Sorry for the jumble, everybody.--K

G: Project as a campaign. We need to win. How do we align people for this goal? How will this liberate our organization? It's all about individual deals. You need to hold conversation with every one of the stakeholders. By talking to people as if they're co-organizers of your campaign (you have "teased out the mandate"), then you're effectively representing them and not directing them. "I am working on your behalf as a facilitator." Creates malleability of process: people will work with more flexibility and ease.

  • When you try to tease out interests, those interests are sometimes in direct conflict. What do you do? Transparency. Say when things go wrong. It puts less pressure on you and more pressure on other people in the team.

Key Concept: Transparency

Re: Transparency is not always an absolute good. Empathy is a rare resource. For the Type A, delivery takes priority over empathy, but empathy (seeing perspectives) is a necessary quality and can lead to further benefits/favors.

Q: Can you try to create a culture about what people need more in advance? If you're putting up with it, then you're the enabler. You need to take proactive action and say "No". Giving stories to draw up project boundaries and desires. The technique of schedule padding.
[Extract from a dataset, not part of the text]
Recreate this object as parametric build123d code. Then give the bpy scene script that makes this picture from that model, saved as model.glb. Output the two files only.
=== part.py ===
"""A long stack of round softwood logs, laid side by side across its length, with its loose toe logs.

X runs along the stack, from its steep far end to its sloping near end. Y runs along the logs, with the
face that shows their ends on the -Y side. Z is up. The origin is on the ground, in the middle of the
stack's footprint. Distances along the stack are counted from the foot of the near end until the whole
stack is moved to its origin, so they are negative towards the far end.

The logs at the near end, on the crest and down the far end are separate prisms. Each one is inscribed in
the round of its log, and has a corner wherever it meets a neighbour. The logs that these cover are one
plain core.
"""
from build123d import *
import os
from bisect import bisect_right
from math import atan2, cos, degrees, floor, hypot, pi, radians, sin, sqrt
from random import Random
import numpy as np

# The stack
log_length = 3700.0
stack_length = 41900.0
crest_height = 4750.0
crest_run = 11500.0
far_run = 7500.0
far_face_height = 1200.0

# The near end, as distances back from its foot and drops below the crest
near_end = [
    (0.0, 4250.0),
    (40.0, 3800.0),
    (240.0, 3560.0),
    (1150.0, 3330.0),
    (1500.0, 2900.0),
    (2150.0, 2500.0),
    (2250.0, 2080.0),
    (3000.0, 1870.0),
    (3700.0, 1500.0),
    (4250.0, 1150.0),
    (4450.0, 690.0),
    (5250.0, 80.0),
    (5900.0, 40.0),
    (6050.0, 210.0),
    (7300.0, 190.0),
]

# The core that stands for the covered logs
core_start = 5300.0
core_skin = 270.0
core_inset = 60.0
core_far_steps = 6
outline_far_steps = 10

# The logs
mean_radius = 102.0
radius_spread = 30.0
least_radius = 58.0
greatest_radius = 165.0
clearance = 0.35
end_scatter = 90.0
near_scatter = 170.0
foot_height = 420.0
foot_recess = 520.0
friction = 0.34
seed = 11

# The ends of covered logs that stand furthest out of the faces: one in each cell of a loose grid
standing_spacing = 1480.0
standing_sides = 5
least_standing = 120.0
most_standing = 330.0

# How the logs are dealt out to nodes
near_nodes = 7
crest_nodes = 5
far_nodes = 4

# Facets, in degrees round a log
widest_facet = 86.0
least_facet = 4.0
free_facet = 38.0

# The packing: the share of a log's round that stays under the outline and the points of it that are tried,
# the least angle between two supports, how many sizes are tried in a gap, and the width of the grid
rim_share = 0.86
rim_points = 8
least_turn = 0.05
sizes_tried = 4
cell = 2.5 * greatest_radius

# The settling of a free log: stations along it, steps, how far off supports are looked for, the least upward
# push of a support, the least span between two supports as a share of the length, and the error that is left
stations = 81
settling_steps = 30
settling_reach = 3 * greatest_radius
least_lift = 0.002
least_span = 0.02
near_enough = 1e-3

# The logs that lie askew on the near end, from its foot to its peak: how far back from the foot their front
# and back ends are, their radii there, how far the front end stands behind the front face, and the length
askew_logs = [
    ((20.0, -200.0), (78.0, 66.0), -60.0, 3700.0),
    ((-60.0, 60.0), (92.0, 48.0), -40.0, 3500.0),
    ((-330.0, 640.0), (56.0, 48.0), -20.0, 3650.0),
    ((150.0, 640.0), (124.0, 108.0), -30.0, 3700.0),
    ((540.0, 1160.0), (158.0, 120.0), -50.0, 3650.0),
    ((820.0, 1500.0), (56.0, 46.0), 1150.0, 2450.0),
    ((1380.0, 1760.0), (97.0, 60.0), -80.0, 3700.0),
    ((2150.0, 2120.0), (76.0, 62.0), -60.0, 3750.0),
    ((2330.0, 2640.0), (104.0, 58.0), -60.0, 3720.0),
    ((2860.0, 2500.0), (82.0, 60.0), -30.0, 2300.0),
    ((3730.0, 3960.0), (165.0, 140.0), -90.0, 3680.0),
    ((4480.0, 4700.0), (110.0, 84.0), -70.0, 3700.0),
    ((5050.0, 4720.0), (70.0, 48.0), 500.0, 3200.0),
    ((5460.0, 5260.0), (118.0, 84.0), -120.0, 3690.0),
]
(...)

Key Concept: The culture of deadline setting

KC: Quality of product will give you later leverage.

KC: The Scotty Approach

I'm glad to do it, but can you spoon-feed me it in an email?--simplifies results

G: If you're not being real, you're going to fail. Engaging a person on a personal level can contribute to your project's progress.
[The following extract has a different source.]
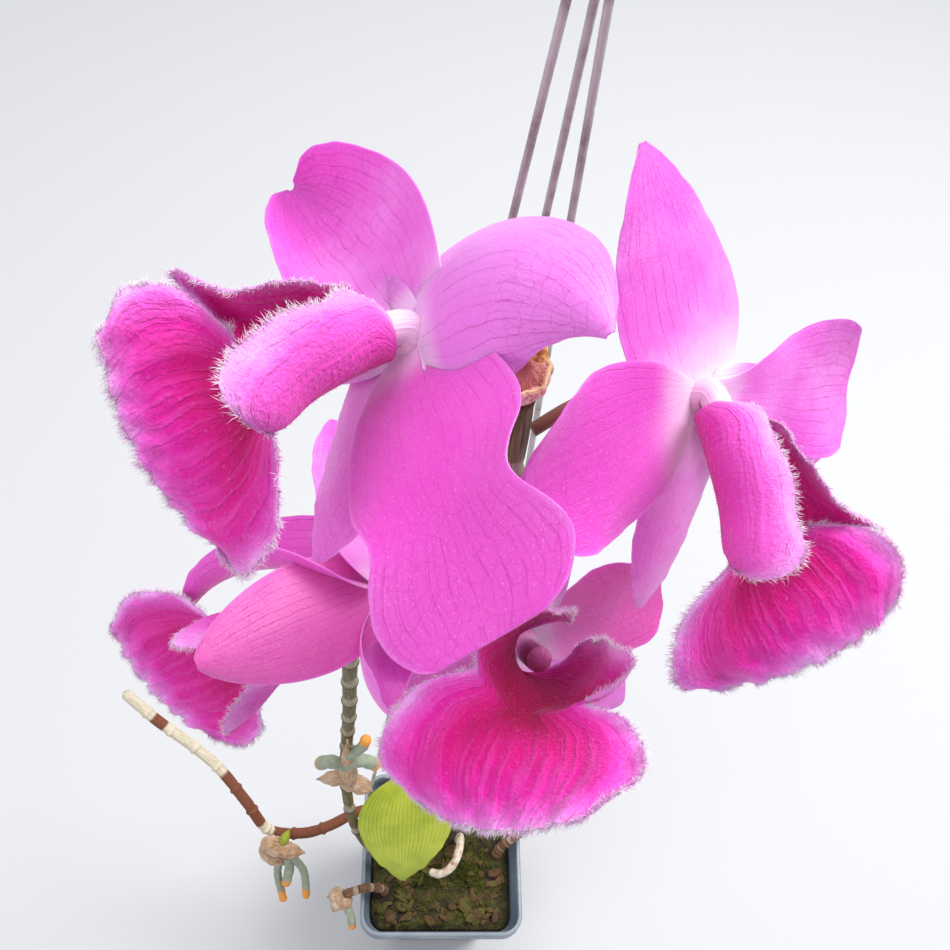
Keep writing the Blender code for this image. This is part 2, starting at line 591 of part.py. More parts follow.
def build_wires(shade):
    for side, point in WIRE_RIM_POINTS.items():
        outward = rim_outward(point)
        rim = Vector((point[0] * POT_RIM_WIDTH / 2, point[1] * POT_RIM_WIDTH / 2, WIRE_HOLE_HEIGHT))
        reach = GAP + WIRE_RADIUS + 0.15 * MM
        path = [rim - outward * 3.6 * MM, rim - outward * 1.5 * MM, rim + outward * (reach - 0.4 * MM),
                rim + outward * reach + Vector((0, 0, 0.9 * MM)), rim + outward * reach + Vector((0, 0, 5 * MM)),
                wire_top(side)]
        tube(f"hanger_wire_{side}", path, [WIRE_RADIUS] * len(path), 6, shade)


def build_hook(shade):
    collar_centre = HOOK_POINT + Vector((0, 0, HOOK_COLLAR_HEIGHT / 2 - 4 * MM))
    collar = cylinder("hanger_hook", collar_centre, (0, 0, 1), HOOK_COLLAR_RADIUS, HOOK_COLLAR_HEIGHT, 12, shade)
    bottom = collar_centre + Vector((0, 0, HOOK_COLLAR_HEIGHT / 2 - 2 * MM))
    path = [bottom, bottom + Vector((0, 0, HOOK_SHANK * 0.7))]
    centre = bottom + Vector((-HOOK_BEND_RADIUS, 0, HOOK_SHANK))
    for angle in range(0, 211, 30):
        turn = math.radians(angle)
        path.append(centre + Vector((math.cos(turn), 0, math.sin(turn))) * HOOK_BEND_RADIUS)
    fuse(collar, [tube("bend", path, [HOOK_WIRE_RADIUS] * len(path), 8, shade)])
    hole = cylinder("wire_hole", HOOK_POINT, (0, 0, 1), HOOK_HOLE_RADIUS, 9 * MM, 10)
    return fuse(collar, [hole], "DIFFERENCE")


# Canes, roots and sheath

def stem_radii(stem, travel):
    """Stops along a stem and its radius at each: a swollen ring at every node and a slight taper between."""
    stops = [0]
    widths = [0.9]
    nodes = int(travel / stem.internode)
    spacing = travel / (nodes + 1)
    for node in range(1, nodes + 1):
        stops += [node * spacing - 0.09 * spacing, node * spacing, node * spacing + 0.09 * spacing]
        widths += [0.95, NODE_SWELL, 1.05]
    stops += [travel - 1.2, travel]
    widths += [0.9, 0.6]
    return np.array(stops), np.array(widths) * stem.radius


def build_stem(name, stem, shade):
    fine, travel = smooth_path(stem.path)
    stops, radii = stem_radii(stem, travel[-1])
    return tube(name, read_path(fine, travel, stops) * MM, radii * MM, stem.sides, shade)


def bulb(piece, shade):
    start, end = Vector(piece.start), Vector(piece.end)
    spots = ((0, 0.45), (0.2, 0.9), (0.45, 1), (0.75, 0.7), (1, 0.2))
    path = [start.lerp(end, spot) * MM for spot, _ in spots]
    return tube("bulb", path, [piece.radius * width * MM for _, width in spots], 8, shade)


def root(piece, shade):
    fine, travel = smooth_path(piece.path)
    stops = np.linspace(0, travel[-1], 6)
    radii = piece.radius * np.array((1, 0.92, 1.04, 0.95, 1, 0.5))
    return tube("root", read_path(fine, travel, stops) * MM, radii * MM, 7, shade)


def add_offshoots(name, body, shade):
    pieces = [bulb(piece, shade) if isinstance(piece, Bulb) else root(piece, shade) for piece in OFFSHOOTS[name]]
    if body is None:
        body = pieces.pop(0)
        body.name = name
    return fuse(body, pieces)


def build_sheath(shade, stub_shade):
    axis = Vector(SHEATH_AXIS).normalized()
    across = axis.orthogonal().normalized()
    other = axis.cross(across)
    sides = 16
    foot = Vector(SHEATH_FOOT)
    rings = []
    for radius, height in SHEATH_PROFILE:
        ring = []
        for side in range(sides):
            angle = 2 * math.pi * side / sides
            around = math.cos(angle) * across + math.sin(angle) * other
            ring.append((foot + axis * height + around * radius) * MM)
        rings.append(ring)
    tip = (foot + axis * (SHEATH_PROFILE[-1][1] + 0.3)) * MM
    loft("cane_tip_sheath", rings, shade, tip=tip)
    path = [Vector(point) * MM for point in STUB_PATH]
    return tube("cane_tip_stub", path, [radius * MM for radius in STUB_RADII], 7, stub_shade)


def build_leaf(body, shade):
    matrix = Matrix.Translation(Vector(LEAF_PLACE) * MM) @ Euler([math.radians(a) for a in LEAF_ROTATION]).to_matrix().to_4x4()
    sheet = tepal_sheet(LEAF, even_rows(BLADE_ROWS), np.linspace(-1, 1, BLADE_COLUMNS), inset=0)
    points, faces = thicken(sheet, BLADE_THICKNESS / MM)
    return fuse(body, [new_object("blade", placed(points, matrix), faces, shade)])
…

G: Claim your right to change the project.

C: One difficulty is that sometimes we think we speak the same language. Like Americans and English, this works between all stakeholders.

G: Keep documents in a common language for clients (no tech jargon/acronyms).

G: An important part of a campaign is talking points. Two demographics: people interested in the project succeeding and the others. Projects can derail if projects are described different ways. These need to be rectified and unified in the team. It's the PR side of project management.

X: Audience analysis gives perspective.

Y: Can you talk more about the two groups?

G: Sometimes there are different groups on the team that work against each other (ie. programming vs. development interests).

Blaming the Team

G: Pushing the fame to the stakeholders is a valuable part of the process. Internal project blogs/websites are good things where people can post what they've done and ideas. It keeps a record of great achievements. It can increase morale/team unity.

G: Shout praises and not blame. The latter are cathartic, but not productive. Work on cohesion and team strength.How do you deal with somebody who isn't contributing? Personnel changing is always an option after checking in.

KC: Coefficient of community--How much does the individual think about the team? "People who bring the love." How do you navigate people that you can't get rid of? Respect and empathy. It gains trust.

C: Document the transparency on invoices.

M&E: The troubles of training--people might leave for another job with more $ when they're trained.

G: Clonable project management. any process that goes on is templatized. it leaves a knowledge record that reduces the stresses of turnover.

X: What about managing up? How do you work with your supervisor who is doing something necessary for the project?

G: Blunt language works.

M: Speaking with people.

G: The channels you deal with are a big deal: email, phone, and face-to-face.